Un intermezzo è “un tempo che sta tra due tempi”, come una pausa tra due note, ma anche un impiccione, un personaggio scomodo che s’intromette tra due dialoganti.
Spesso si ha dell’intermezzo un’idea poco pregevole: un qualcosa di fastidioso da subire, un tempo poco produttivo, qualcosa di passeggero che prima se ne va meglio è, tutt’al più da vivere come riposo tra due impegni più importanti, ma che se si potesse farne a meno sarebbe volentieri tolto dal calendario della vita. Allora, un po’ per gioco, immaginiamo di togliere alcuni intermezzi.
La pausa caffè al lavoro è un intermezzo e per sua natura è improduttiva, così come la ricreazione scolastica che si pone tra due tempi di studio. Il messaggiare al telefono (a meno di non esagerare) è una forma d’intermezzo che costruisce un ponte virtuale oltre il tempo e lo spazio. La pausa pranzo e il pisolino pomeridiano sono anch’essi intermezzi, così come la domenica spezza due tempi di lavoro. Proviamo a pensare a un lavoro senza pausa caffè o senza domenica, oppure ad una scuola mancante di ricreazione: di certo ce ne sarebbe per una bella presa di posizione sindacale.
Pensiamo a una famiglia che non vive pausa pranzo o pausa cena: quasi quasi si fatica a definirla tale, in quanto quali altri tempi comuni d’incontro avrebbe?
Andiamo un po’oltre. Anche il primo tempo della nostra vita, quello della gestazione, è un intermezzo: dal concepimento alla nascita per nove mesi esistiamo in una condizione di vita passeggera che tuttavia assume una tale importanza da essere obbligatoria per ogni essere vivente; tutt’altro che una pausetta transitoria. E come sarebbe la nostra esistenza se si togliesse la giovinezza, intrepido e vitale passaggio dall’infanzia all’età adulta?
Procedendo su questa via incontriamo la morte, passaggio così oscuro e tremendo che tuttavia abbiamo già vissuto in maniera simile proprio uscendo dal grembo materno.
Neppure quest’ultimo volevamo abbandonare, eppure “ci hanno cacciati fuori” senza dirci dove saremmo andati a finire e cosa fossero il mondo e la vita. Anche la morte dunque è un intermezzo tra la vita di cui abbiamo esperienza e la vita eterna che conosciamo solo per sentito dire. Stare in mezzo non è facile perché chiede di saper attendere una cosa che non vediamo e di spogliarsi di qualcosa che ben conosciamo.
Tutto ciò chiede quindi di impoverirci anche delle nostre conoscenze ed esperienze.

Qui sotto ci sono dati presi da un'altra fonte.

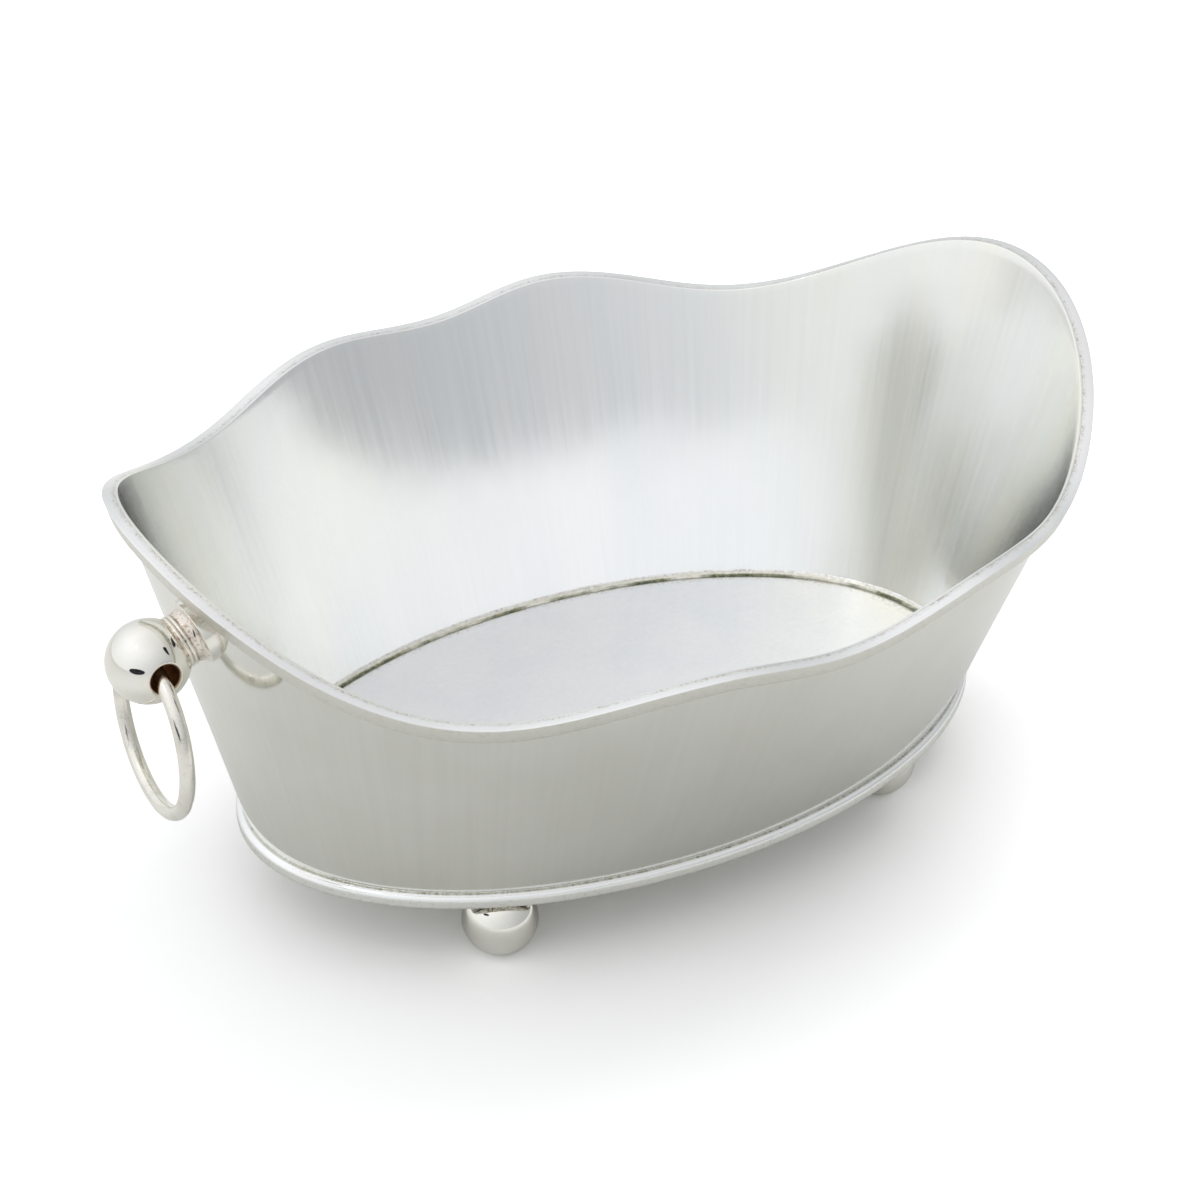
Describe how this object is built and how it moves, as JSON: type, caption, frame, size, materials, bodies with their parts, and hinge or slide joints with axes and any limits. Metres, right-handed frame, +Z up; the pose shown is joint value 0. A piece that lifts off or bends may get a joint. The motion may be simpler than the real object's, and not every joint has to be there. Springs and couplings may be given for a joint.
{
  "type": "champagne bucket",
  "caption": "Oval flared silver tub with a waved, banded rim, a banded foot, ball feet and loose ring handles hung from bored ball knobs at the ends.",
  "frame": {"origin": "on the ground under the middle of the bucket", "axes": "+X along the long axis, towards the end crest of the rim on the right; +Y to the back; +Z up"},
  "size_m": [0.4164, 0.2785, 0.1732],
  "materials": {
    "satin_silver": "silver plate on brass sheet, satin from polishing",
    "band_silver": "silver plate on brass strip, bright and lightly brushed",
    "polished_silver": "silver plate on turned brass, mirror polished",
    "wire_silver": "silver plate on brass wire, polished with light rubbing marks",
    "solder": "plated solder line with dark tarnish in its corners"
  },
  "bodies": {
    "tub": {"tub_wall": "satin_silver", "rim_band": "band_silver", "base_band": "band_silver", "floor_solder_bead": "solder", "floor_plate": "satin_silver", "foot_left_front": "polished_silver", "foot_left_back": "polished_silver", "foot_right_front": "polished_silver", "foot_right_back": "polished_silver", "left_wall_collar": "polished_silver", "left_neck_ring": "polished_silver", "left_ball_knob": "polished_silver", "right_wall_collar": "polished_silver", "right_neck_ring": "polished_silver", "right_ball_knob": "polished_silver"},
    "left_ring": {"left_ring": "wire_silver"},
    "right_ring": {"right_ring": "wire_silver"}
  },
  "joints": [
    {"name": "left_ring_swing", "type": "hinge", "parent": "tub", "child": "left_ring", "pos_m": [-0.194, -0.017, 0.1316], "axis": [0, 1, 0], "range_deg": [-29, 184]},
    {"name": "right_ring_swing", "type": "hinge", "parent": "tub", "child": "right_ring", "pos_m": [0.194, 0, 0.1265], "axis": [0, -1, 0], "range_deg": [-30, 180]}
  ]
}
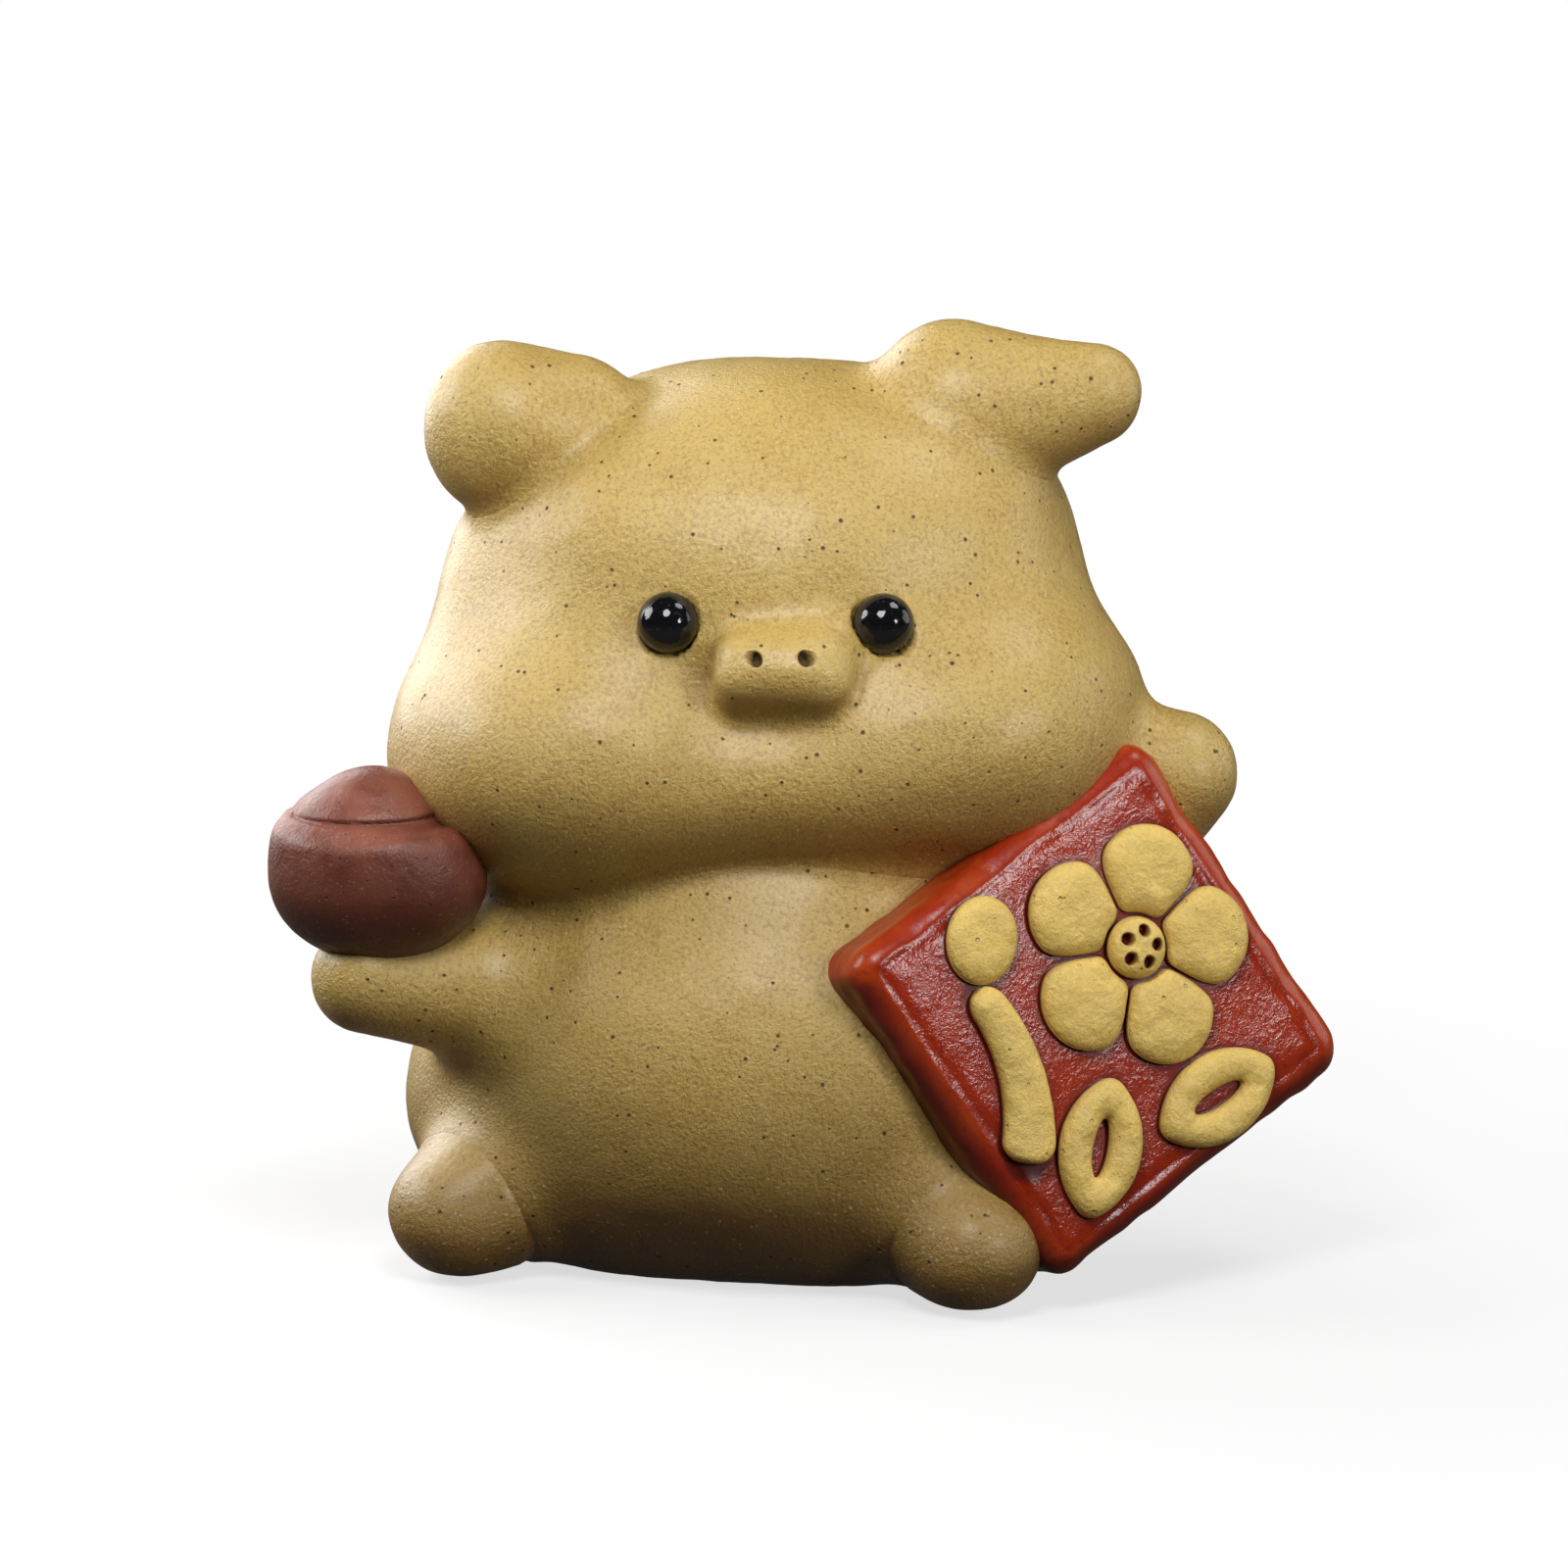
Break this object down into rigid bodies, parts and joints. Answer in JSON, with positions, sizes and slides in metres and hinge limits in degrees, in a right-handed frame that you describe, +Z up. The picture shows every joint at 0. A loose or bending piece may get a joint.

Ma che ne sarebbe dell’alunno di classe quinta della scuola primaria se continuasse a rimanere lì senza accedere alla classe prima della scuola secondaria? Che ne sarebbe dello stesso alunno se non si spogliasse della sua classe, se non abbandonasse maestri e metodi conosciuti, per entrare in un nuovo mondo tutto da scoprire?
L’alunno di quinta deve in qualche modo tornare povero per arricchirsi: solo questa nuova condizione di leggerezza gli permetterà ancora di crescere.
La festa dell’ascensione è un intermezzo tra la presenza del corpo di Gesù risorto e l’arrivo dello Spirito Santo: è un intermezzo di “assenza”. Anche in questo caso forse ci capiamo poco, ma per questa domenica ci basta non considerarlo un semplice passaggio, un qualcosa di superficiale, un tempo che “se potessi ne farei a meno”.